To Henri Milne-Edwards   1 September [1848]

Down Farnborough Kent

Sept. 1st.

Dear Sir

Your kind manner to me at Oxford1 induces me to think that you will perhaps excuse the liberty of addressing you, & asking your aid if it be in your power to grant it.— I have been employed for nearly two years on an Anatomical & Systematic Monograph on the Cirripedia. I have excellent materials in several great private collections (Mr Cumings &c) & in that of the British Museum placed at my disposal. I intend describing the animal of every species, which by soaking I can do with dryed specimens & I thus hope to put the classification & determination of the species on a somewhat solid basis. At present, as the shells have alone been described & that very imperfectly, I find it impossible to recognise any species, not even the British with any certainty.

Can you aid me in obtaining the loan for me of any specimens?2 Would it be possible for me to have for examination a single specimen of some of the species figured in the Voyage of the Astrolabe3 I am most anxious for the genus Alepas, as it is the only genus, which I have not dissected carefully.

The following species would be of the greatest use to me, but I fear I am asking what is impossible, & you may think me presumptuous in doing so.— If you cannot aid me, pray do not trouble yourself to answer this letter.

Alepas fasciculatus of Lesson4 —– parasita of Quoy & Gaimard —– tubulosa (do) (a distinct genus? of which I have a species from

W. Indies5 Anatifa elongata Q. & G. (especially) —–- pelagica do —–- sessilis do —–- tricolor do —–- spinosa do (especially) (Pollcipes) —–- truncata (a Lithotrya) (especially) —–- sulcata

I have found a good deal new in the Anatomy, & I hope & think that you will approve of my work.

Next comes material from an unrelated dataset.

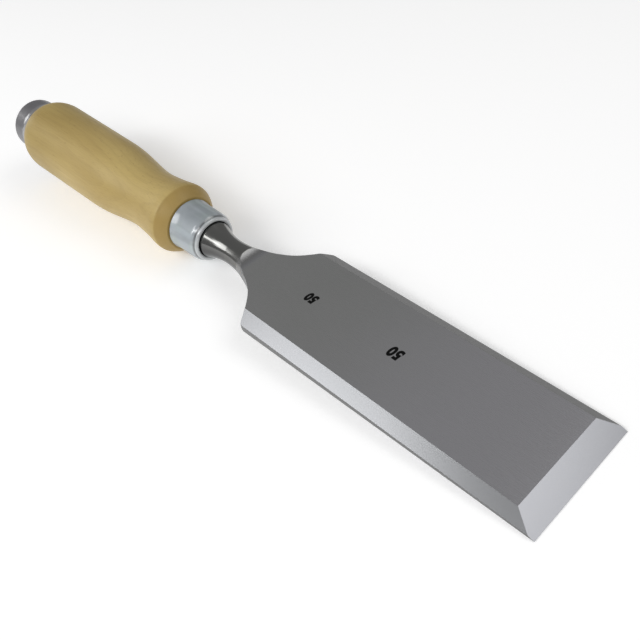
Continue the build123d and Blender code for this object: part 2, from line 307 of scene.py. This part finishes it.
# ---- the printed width marks --------------------------------------------------------------------
MARK_WIDTH = 0.77                  # narrowing of the letters
MARK_LIFT = 0.012                  # half the ink's thickness, mm
MARK_SLANT = 0.1
MARK_WEIGHT = 0.38                 # thickening of the strokes, mm
MARK_SPACING = 1.12
DIGIT_HEIGHT = 0.72                # of a digit against the size of the type
MARKS = {                          # middle behind the edge, middle across, height of a digit, in mm
    "mark_rear": (114.5, 0.2, 4.1),
    "mark_front": (73.0, 0.2, 4.6),
}


def add_mark(name, middle_s, y, height, material):
    """A printed 50 on the top flat, read from the near side with its head towards the far side."""
    text = bpy.data.curves.new(name, "FONT")
    text.body = "50"
    text.size = height / DIGIT_HEIGHT
    text.align_x = "CENTER"
    text.align_y = "CENTER"
    text.shear = MARK_SLANT
    text.offset = MARK_WEIGHT
    text.space_character = MARK_SPACING
    text.extrude = MARK_LIFT
    text.resolution_u = 6
    made = bpy.data.objects.new(name, text)
    bpy.context.scene.collection.objects.link(made)
    flat = BEVEL_TOP + TOP_RISE * (middle_s - BEVEL_LENGTH)
    slope = Matrix.Rotation(math.atan(TOP_RISE), 4, "Y")
    face = Matrix.Translation((-middle_s, y, flat)) @ slope @ Matrix.Rotation(math.pi, 4, "Z")
    face = face @ Matrix.Diagonal((MARK_WIDTH, 1, 1, 1))
    bpy.context.view_layer.update()
    mesh = bpy.data.meshes.new_from_object(made)
    mesh.transform(to_world() @ face)
    bpy.data.objects.remove(made)
    mark = bpy.data.objects.new(name, mesh)
    bpy.context.scene.collection.objects.link(mark)
    mark.data.materials.clear()
    mark.data.materials.append(material)
    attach(mark, "root")


# ---- stage --------------------------------------------------------------------------------------
FLOOR_HALF = 6.0
FLOOR_DROP = 0.0002                # keeps the floor clear of the tool's lowest faces
FLOOR_GLOW = 0.22
WORLD_GREY = 0.33
AIM = Vector((0.0, 0.0, 0.01))     # what the lights face
LIGHTS = {                         # direction from AIM, distance, width and height, radiance
    "left_box": ((-0.447, -0.658, 0.606), 1.4, (0.6, 0.85), 3.8),
    "near_strip": ((0.05, -0.75, 0.66), 1.3, (1.2, 0.26), 3.8),
    "key": ((0.55, -0.55, 0.63), 1.3, (0.6, 0.5), 2.05),
    "front_right": ((0.47, 0.44, 0.77), 1.0, (0.7, 0.5), 1.6),
    "butt_box": ((-0.945, -0.18, 0.24), 1.3, (0.34, 0.32), 2.9),
}
LENS = 41.89                       # mm
SENSOR = 36.0                      # mm
CAMERA_PLACE = (0.21566, -0.12493, 0.19507)
CAMERA_TURN = (46.6946, 8.0955, 45.5330)    # degrees


def add_floor():
    mesh = bpy.data.meshes.new("floor")
    half = FLOOR_HALF
    corners = [(-half, -half, 0), (half, -half, 0), (half, half, 0), (-half, half, 0)]
    mesh.from_pydata(corners, [], [(0, 1, 2, 3)])
    floor = bpy.data.objects.new("floor", mesh)
    bpy.context.scene.collection.objects.link(floor)
    floor.location.z = -FLOOR_DROP
    t = Tree("floor_paper")
    fibres = t.noise(t.node("TexCoord").outputs["Object"], (900.0, 900.0, 900.0))
    mesh.materials.append(
        t.finish(
            Base_Color=t.mix(fibres, grey(0.93), grey(0.95)), Roughness=1.0, Specular_IOR_Level=0.0,
            Emission_Color=grey(1.0), Emission_Strength=FLOOR_GLOW,
        )
    )


def add_light(name, direction, distance, size, radiance):
    """Rectangular softbox in that direction from AIM, facing it."""
    data = bpy.data.lights.new(name, "AREA")
    data.shape = "RECTANGLE"
    data.size, data.size_y = size
    data.energy = radiance * math.pi * size[0] * size[1]
    light = bpy.data.objects.new(name, data)
    bpy.context.scene.collection.objects.link(light)
    away = Vector(direction).normalized()
    light.location = AIM + away * distance
    light.rotation_euler = away.to_track_quat("Z", "Y").to_euler()


def add_camera():
    data = bpy.data.cameras.new("camera")
    data.lens = LENS
    data.sensor_width = SENSOR
    data.clip_start = 0.01
    camera = bpy.data.objects.new("camera", data)
    camera.location = CAMERA_PLACE
    camera.rotation_euler = [math.radians(angle) for angle in CAMERA_TURN]
    bpy.context.scene.collection.objects.link(camera)
    bpy.context.scene.camera = camera


def set_world():
    world = bpy.data.worlds.new("studio")
    world.use_nodes = True
    world.node_tree.nodes["Background"].inputs[0].default_value = grey(WORLD_GREY)
    bpy.context.scene.world = world


# ---- put together -------------------------------------------------------------------------------
FINISHES = {
    "blade": ground_steel(),
    "ferrule": plated_steel(),
    "handle": lacquered_wood(),
    "striking_cap": cap_steel(),
}
for name, material in FINISHES.items():
    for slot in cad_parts[name].material_slots:
        slot.material = material

black = ink()
for name, (middle_s, y, height) in MARKS.items():
    add_mark(name, middle_s, y, height, black)

add_floor()
for name, settings in LIGHTS.items():
    add_light(name, *settings)
set_world()
add_camera()
bpy.context.scene.view_settings.view_transform = "Standard"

Permit me to say how invaluably useful I have found your work on the Crustacea.—6

Some months since I wrote to you about a crustacean parasite on the Balanus,7 but I presume you did not care about it.—

I hope that you will forgive my writing this letter to you, & I beg to remain dear Sir, with much & sincere respect | Yours faithfully | C. Darwin

Both CD and Milne-Edwards had attended the British Association meeting in Oxford in June 1847 (R. S. Owen 1894, 1: 299).
In Living Cirripedia (1851): viii, CD thanked Milne-Edwards for lending him specimens which he ‘should not otherwise have seen’. Milne-Edwards was in charge of the collection of Crustacea at the Muséum d’Histoire Naturelle, Paris, and was the author of a monograph on this class (Milne-Edwards 1834–40).
The work referred to is the Zoologie of the voyage of the Astrolabe (Quoy and Gaimard 1830–3). Jean René Constant Quoy and Joseph Paul Gaimard were naturalists with the survey of Oceania, 1826–9, under the command of Jules Sébastien César Dumont d’Urville.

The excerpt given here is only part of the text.